UCARE: Undergraduate Creative Activities & Research Experiences

 

Date of this Version

4-2016

Document Type

Poster

Citation

UCARE Poster session, University of Nebraska-Lincoln Research Fair, April 2016, Lincoln, NE.

Comments

Copyright © 2016 Erica Ness, Emily Franzen, James Thomas, Haily Sain, Lalah McLaughlin, Lindsey Spohr, Greg DeGirolamo & Anne R. Schutte

Abstract

The study examined the effects of executive attention on spatial working memory in adults using a location recall task. Attention is suggested to play a crucial role in maintenance of a remembered location in spatial working memory. Awh and Jonides (2001) found that reaction times to a presented stimulus were faster when the stimulus was held in spatial working memory. A subsequent study found that when holding a location in spatial working memory, tasks which shift attention cause memory performance to be worse for the remembered location. An ERP study by Awh and Jonides (2001) found similar response amplitudes between visual responses for memorized locations and directed spatial attention. These results are significant because they suggest that spatial attention is used as a rehearsal mechanism for holding locations in spatial working memory.
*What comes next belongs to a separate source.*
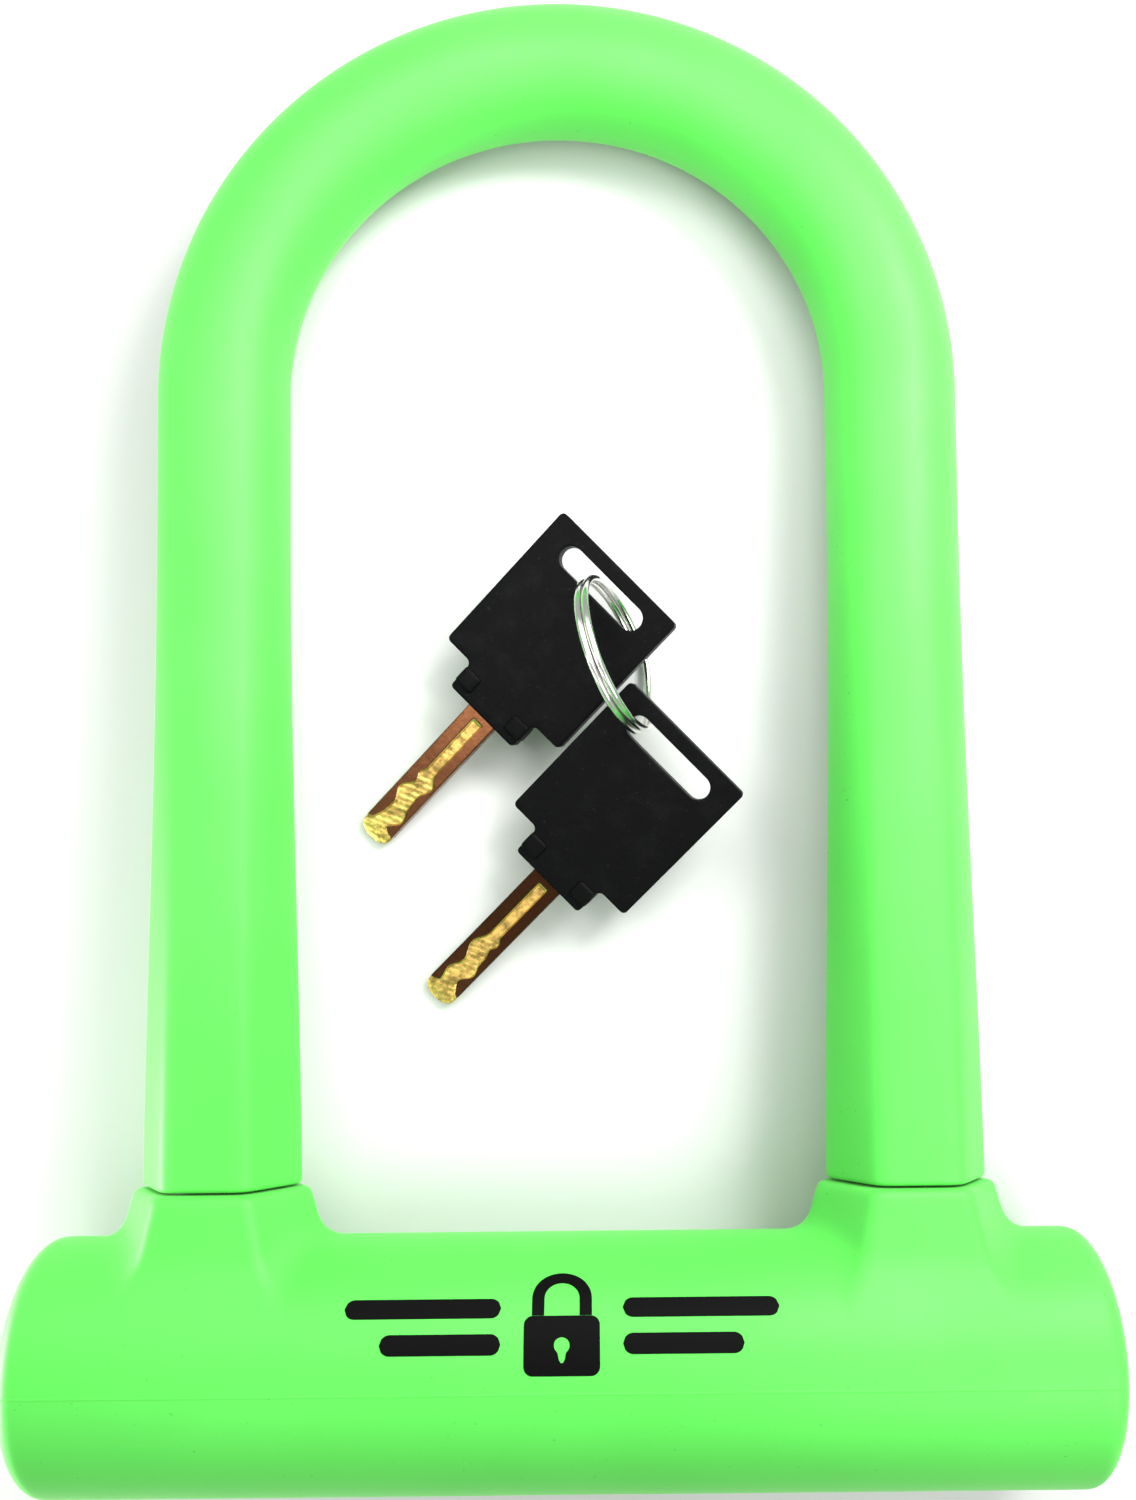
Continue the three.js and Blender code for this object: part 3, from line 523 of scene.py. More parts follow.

Another study found that when a location is held in spatial working memory, an onset of an external stimulus, i.e., a distractor, caused a shift in the memory representation in the direction of the location (Stigchel, Merten, Meeter, & Theeuwes, 2007). In contrast Schutte, Keiser, and Beatte (2015) found that in a similar task 6-year-olds’ memory representation of the target location shifted away from the distractor.